Continuing on with my series of articles addressing occasional claims that various leaders and well-known figures of the Third Reich were jewish. We’ve come to the man most associated with alleged ‘Six Million Dead’ of the so-called ‘Holocaust’.
Now I’ve never come across any particularly detailed attempt to claim Eichmann was himself jewish but there have been overt albeit unevidenced claims of this I have seen on social media and there have been implied claims of this in the popular literature on Eichmann for decades although largely dating back to the psychoanalytic movement and Frankfurt school theorists of the 1950s and 1960s – (1) the same way that claims about Hitler’s mythical jewish ancestry were largely given credence by the same group at the same time – (2) based entirely on unsourced rumours that Eichmann was ‘repeatedly mistaken for a jew at school and beaten up’ (3) and claims that he ‘looked jewish’. (4)

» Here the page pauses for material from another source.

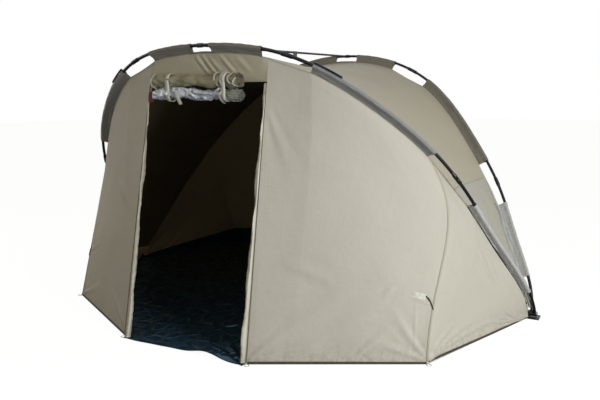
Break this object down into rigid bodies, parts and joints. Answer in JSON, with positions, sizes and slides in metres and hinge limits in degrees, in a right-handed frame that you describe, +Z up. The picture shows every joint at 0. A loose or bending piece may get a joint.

Like the claims about Hitler’s alleged jewish ancestry: these are all nonsense. (5)
In truth Eichmann was born in Solingen in the Rhineland on 19th March 1906 to Adolf Karl Eichmann – a bookkeeper for the local electricity company – and Maria Schefferling both of whom have no known jewish ancestry and were ardent Protestants with his father being born in Elberfeld-Barmen on 3rd September 1878. (6)
Indeed, Eichmann was given a stern and devout Protestant upbringing (7) and after his family’s later move to Linz – Hitler’s birthplace – Eichmann’s father became a local Protestant Church elder. (8)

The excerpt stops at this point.